What’s hot today and what’s not: 

Hot today: buy-now-pay-later companies have offered some of the year’s best returns. US-based Sezzle listed yesterday and delivered stag profits to early investors. The shares listed at $1.22 and hit a high of $2.72 this morning as traders clambered aboard for the company’s exposure to the vast American market. The number of customers using the company’s product increased by 59.3 per cent during the June quarter and merchant fees jumped by 49.2 per cent.

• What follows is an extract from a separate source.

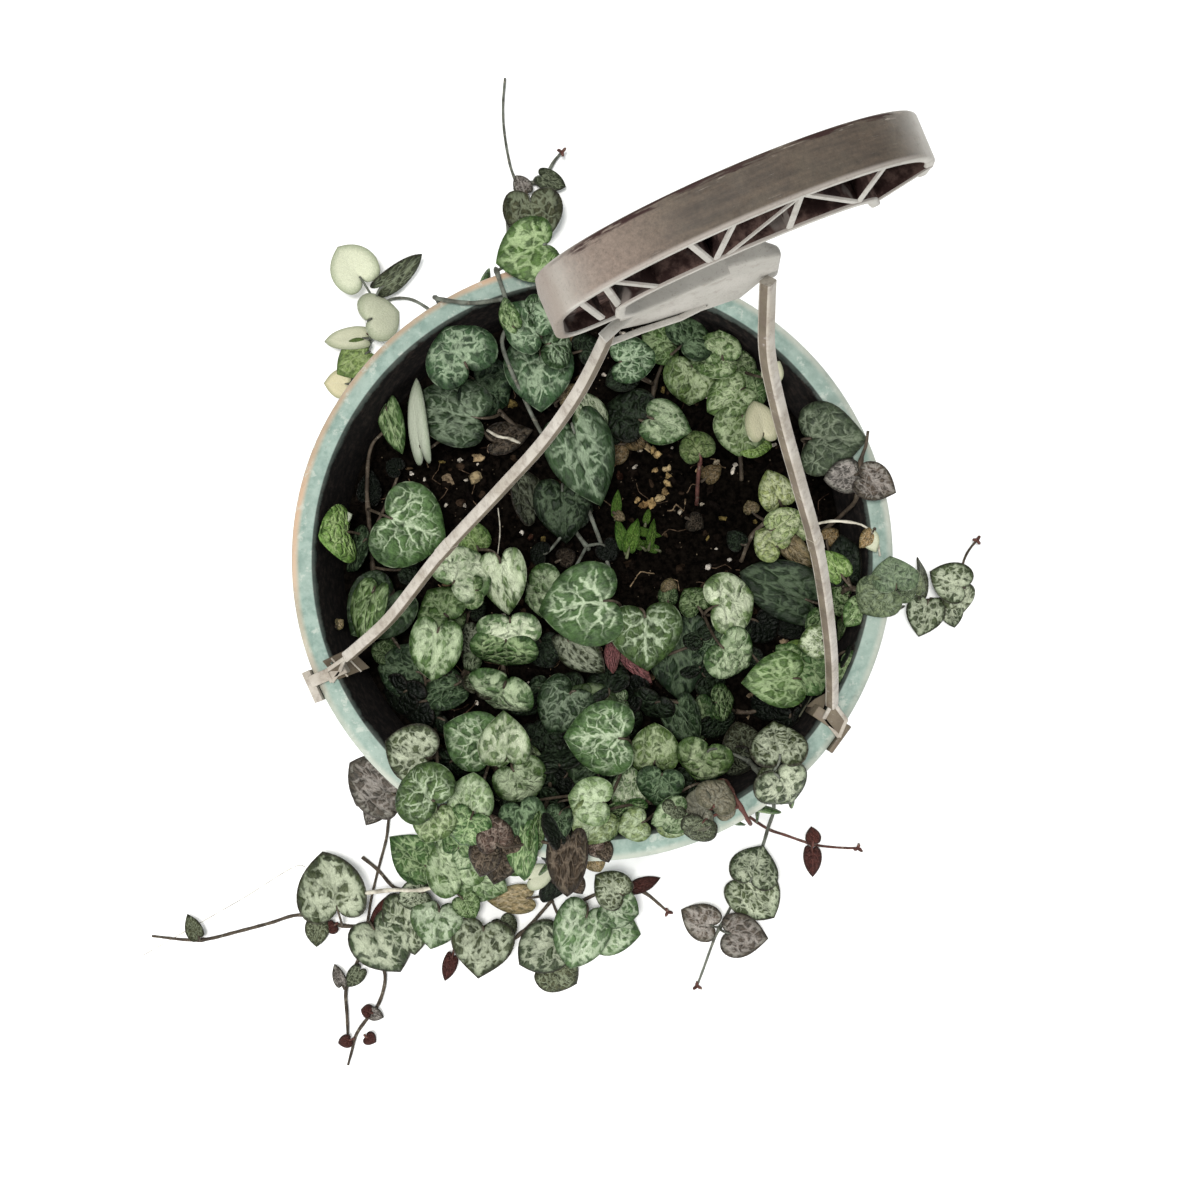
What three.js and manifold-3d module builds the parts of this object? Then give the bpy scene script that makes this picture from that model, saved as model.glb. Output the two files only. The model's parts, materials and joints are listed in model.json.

Not today: a profit downgrade from Adelaide Brighton weighed on building suppliers. Shares in the South Australian company dived 78 cents or 18.3 per cent after it warned its full-year profit may fall as much as 30 per cent short of previous guidance. Other construction material companies suffered collateral damage. Boral shed 8.6 per cent and CSR 6.1 per cent. 

Asian markets retreated as Chinese business gauges came in mixed. Manufacturing activity continued to contract, but by less than the consensus. The manufacturing PMI came in at 49.7, up from a June reading of 49.4 and ahead of expectations for a reading of 49.6. The services gauge fell short of expectations. The Shanghai Composite fell 0.7 per cent, Hong Kong’s Hang Seng 1.3 percent and Japan’s Nikkei 1 per cent. S&P 500 index futures were recently ahead five points or almost 0.2 per cent.

Turning to commodity markets, gold futures edged down $1 or 0.1 per cent to $US1,429 an ounce.